4-Le XIXème siècle, quand la ville devient champ de bataille ou centre logistique.


Au début de cette époque, la poliorcétique semble marquer le pas. Même si les armées font encore le siège des grandes cités -tel le jeune Bonaparte défendant Toulon ou plus tard, Napoléon devant St Jean d’Acre, Mantoue-, les citadelles deviennent plutôt des plots logistiques, des entrepôts de ravitaillement, des bases de départ ou des zones de retraite pour soutenir les longues campagnes des armées européennes. Bien défendues, car elles assurent la permanence des lignes d’opération et de communication, elles font particulièrement l’objet de traités sur leur protection, par exemple celui rédigé par Lazare Carnot en 1811 « De la défense des places fortes ». D’ailleurs, quand elles ne sont pas bien garnies, la défaite n’est pas loin, l’exemple de la retraite de Russie de 1812  demeurant suffisamment évocateur. Mais déjà, la cité, derrière son rempart, devient le lieu même de la bataille comme en feront l’expérience les soldats français en Espagne à partir de 1808, en Egypte (lors des émeutes du Caire), ou le général de Bourmont qui prend Alger en 1830 (grâce à ses sapeurs et à son artillerie) mais encore, Napoléon III à Sébastopol. Sans oublier les révolutions de 1830 et de 1848 qui verront Paris truffée de barricades pour enfin terminer sur l’épisode tragique de la « Commune » en 1871. En effet, alors que l’armée de Versailles pénètre dans la capitale, elle doit reprendre chaque rue et chaque maison aux parisiens révoltés, avant de fusiller les derniers « communards » dans le cimetière du Père Lachaise.
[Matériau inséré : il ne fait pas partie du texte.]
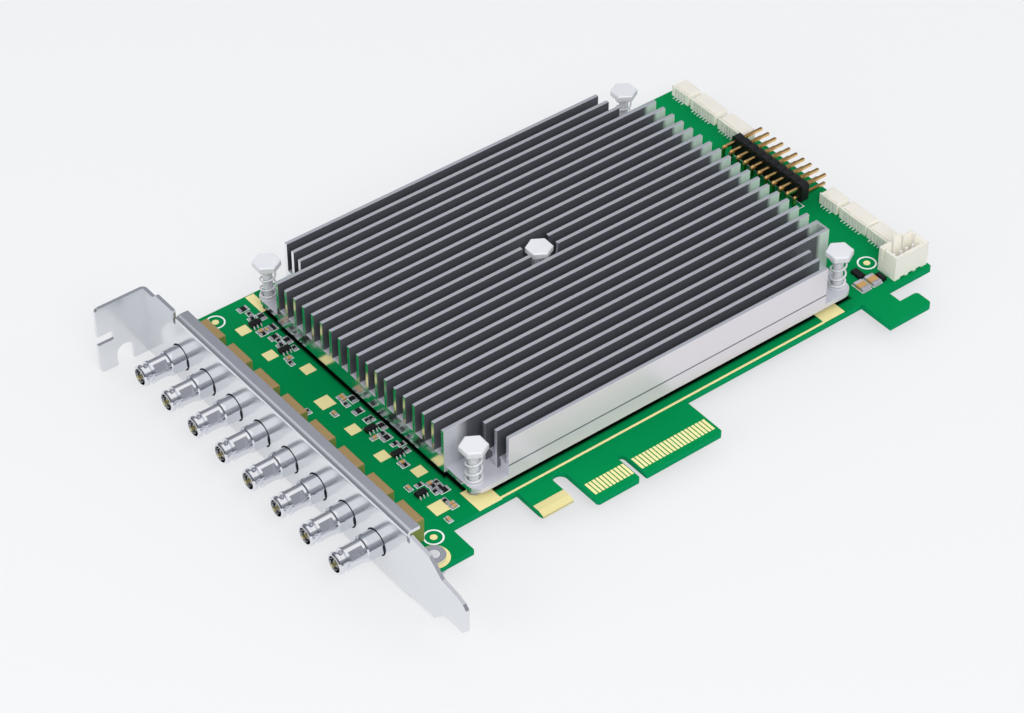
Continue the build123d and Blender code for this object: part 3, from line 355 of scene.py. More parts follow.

Certes, les soldats ont été aidés par les grandes avenues rectilignes percées par Haussmann quelques années plus tôt, mais beaucoup de quartiers étaient encore structurés autour de ruelles étroites et sombres. Dès lors, les pertes seront effroyables des deux côtés et la bataille épuisante, consommatrice en ressources, en canons et en munitions, tant pour l’assaillant que pour le défenseur. La poliorcétique vit alors une grande mutation qui n’aura de cesse de s’accélérer dans les décennies à venir.